Special thanks to Kemi Ifeonu for co-ordinating this blog post
The Human Microbiome Project (HMP) was established by the NIH Common Fund in 2008, to generate resources that would enable the comprehensive characterization of the human microbiome and help us understand its role in human health and disease.
The first phase of the HMP was designed to provide a “healthy” microbiome baseline. Around 300 healthy individuals were sampled at 15 (men) or 18 (women) body sites. Over the five years of the project, 16S sequence was generated for ~10,000 samples and whole metagenome shotgun (WMS) sequence was generated for ~2,400 samples. In addition, the whole genomes of about 2,800 reference strains isolated from the human body, were sequenced.
The second phase of the HMP is known as the Integrative Human Microbiome Project (iHMP). Using multiple omics technologies, this project integrates longitudinal datasets from both the microbiome and host from three different studies of microbiome-associated conditions: Pregnancy & Preterm Birth, Onset of Inflammatory Bowel Disease (IBD), and Onset of Type 2 Diabetes.
Some of the major datasets generated by the HMP projects are presented here:
About 2,800 reference genomes sequenced from strains isolated from human body sites.
HMP Reference Genomes Project Catalog. This resource provides access to metadata collected for the reference genomes including information such as the body site the organism was isolated from, taxonomy, annotation information and much more.
- Sequence and annotation data is available through the HMP DACC website and at the NCBI
How can you use these datasets?
The reference genomes sequences can serve as a database for read mapping, and the information gained will aid in taxonomic assignment and functional annotation. Users can also build a BLAST database with a subset of the reference sequences (for example by body site) and search their sequence against the database.
Metagenomic datasets for healthy individuals
We collected samples from 300 healthy adult men and women between the ages of 18 and 40, from five major body areas: oral cavity, nasal cavity, skin, gastrointestinal tract and urogenital tract. 16S rRNA and metagenomic WMS sequencing was performed on the samples using the 454 and Illumina platforms respectively.
- Raw reads for both 16S and WMS sequencing as well as processed 16S reads
- Assemblies for each sample as well of as of multiple samples grouped by body site generated from WMS reads
- Annotated gene sequences by sample and a non-redundant version by body site.

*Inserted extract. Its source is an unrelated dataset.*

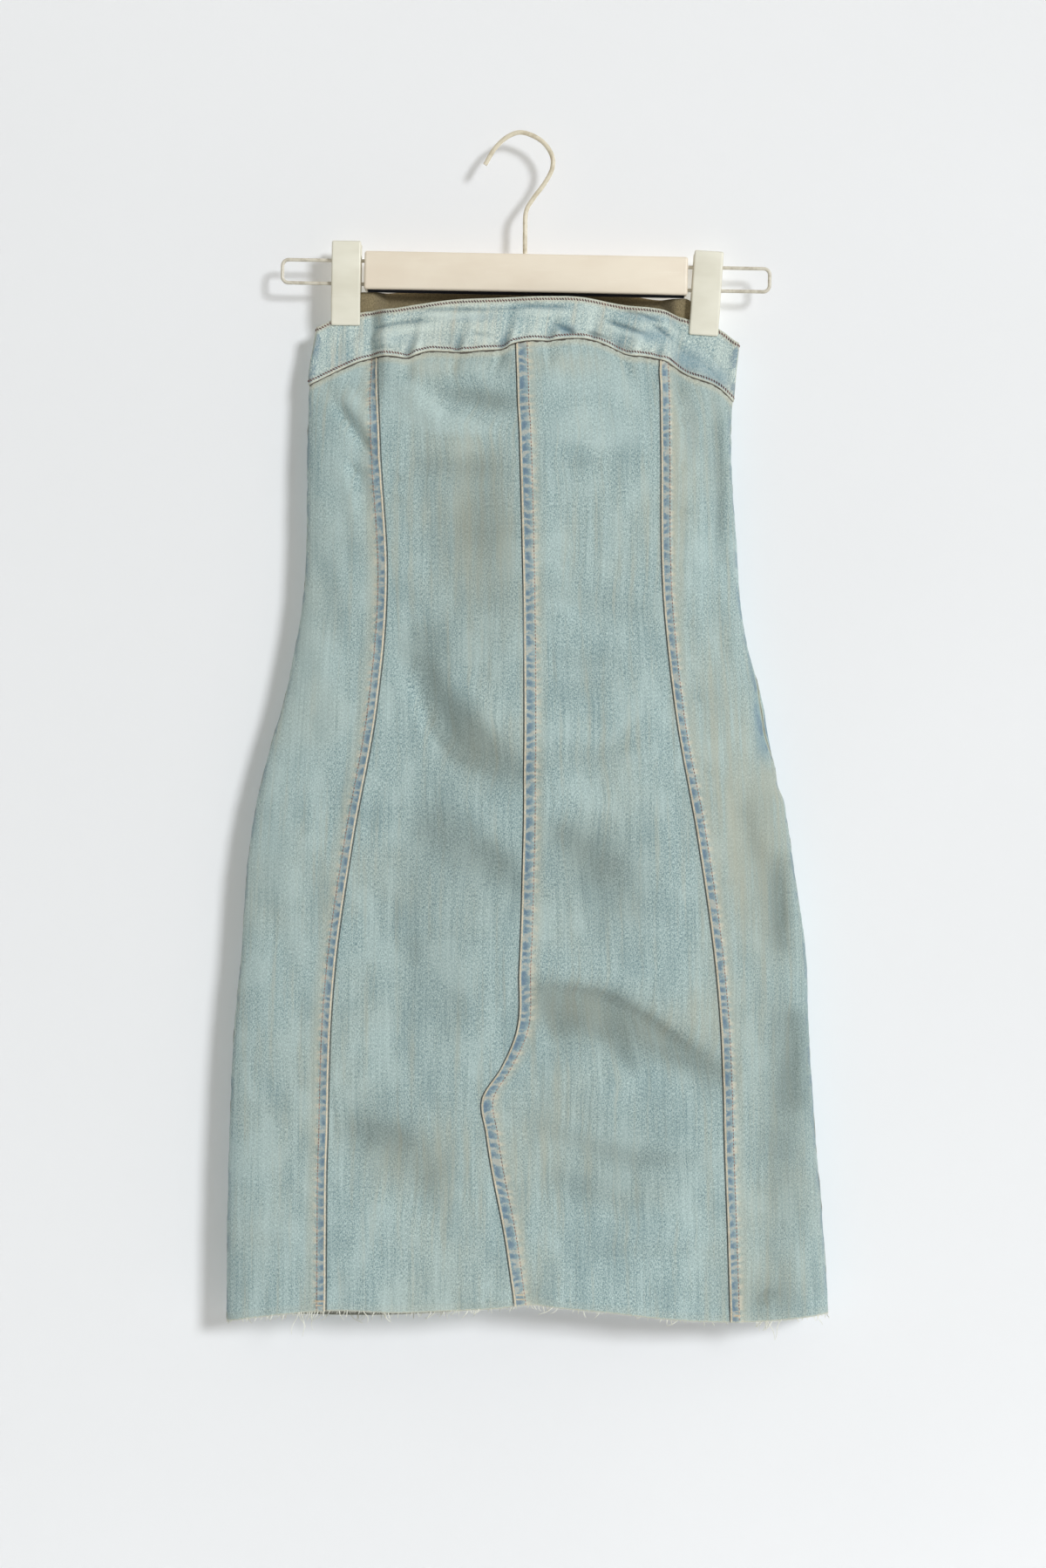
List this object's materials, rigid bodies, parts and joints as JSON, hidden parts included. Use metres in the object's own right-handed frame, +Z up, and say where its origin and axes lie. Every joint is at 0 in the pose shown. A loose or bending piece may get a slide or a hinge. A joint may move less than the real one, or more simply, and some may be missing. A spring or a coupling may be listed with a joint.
{
  "type": "strapless denim dress on clip hanger",
  "caption": "Strapless panelled denim dress with a curved top band and a raw frayed hem, pinched by the clips of a flat-bar wire hanger.",
  "frame": {"origin": "inside crown of the hanger's hook, where it rests on a rail or pin", "axes": "+Z up, +X to the right of someone who faces the dress's front, the front faces -Y"},
  "size_m": [0.4692, 0.05, 0.9273],
  "materials": {
    "denim_band": "light-wash denim, doubled, a little paler and warmer than the panels",
    "denim_panel": "light-wash denim, matte twill",
    "hook_wire": "satin pale nickel wire",
    "bar_cream": "satin cream",
    "rail_wire": "satin pale nickel wire",
    "clip_cream": "satin cream"
  },
  "bodies": {
    "root": {"band_front": "denim_band", "band_back": "denim_band", "front_side_left": "denim_panel", "front_centre_left": "denim_panel", "front_centre_right": "denim_panel", "front_side_right": "denim_panel", "back_side_left": "denim_panel", "back_centre_left": "denim_panel", "back_centre_right": "denim_panel", "back_side_right": "denim_panel", "hanger_hook": "hook_wire", "hanger_bar": "bar_cream", "hanger_rail_left": "rail_wire", "hanger_rail_right": "rail_wire", "clip_left": "clip_cream", "clip_right": "clip_cream"}
  },
  "joints": []
}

- Community profiling data, which estimates organism abundance per sample and per body site. These datasets were generated using different tools and approaches - Shotgun community profiling, Shotgun MetaPHlAn Community Profiling, Mothur community profiling, QIIME community profiling http://www.hmpdacc.org/HMQCP.
- Metabolic analysis was performed using the HMP Unified Metabolic Analysis Network (HUMAnN), and results are available here.
- HMP Metagenomic Project Catalog. This resource provides access to metadata collected for the HMP metagenomic samples including information such as sample name, body site, de-identified subject id, host gender, and visit number. Other clinical metadata (including age, smoking status, BMI, race, etc.) is kept confidential by NIH and accessible only to authorized users through NCBI dbGAP.
How can you use this dataset?
Users can download the raw reads and perform independent analysis either on the full dataset or a subset. Subsets can be generated based on metadata available through the project catalog or clinical metadata available through the NCBI dbGAP.
The processed datasets (e.g., gene indices, community profiles, metabolic pathways) can also be mined for interesting trends.
The iHMP is in progress, and has started generating integrated longitudinal datasets of biological properties. These datasets include: 16S rRNA gene surveys, host genome sequences, host transcriptomes, whole metagenome shotgun sequences, metatranscriptomes, proteomes, and metabolomes. Some of this data is already available but more datasets will be made available soon.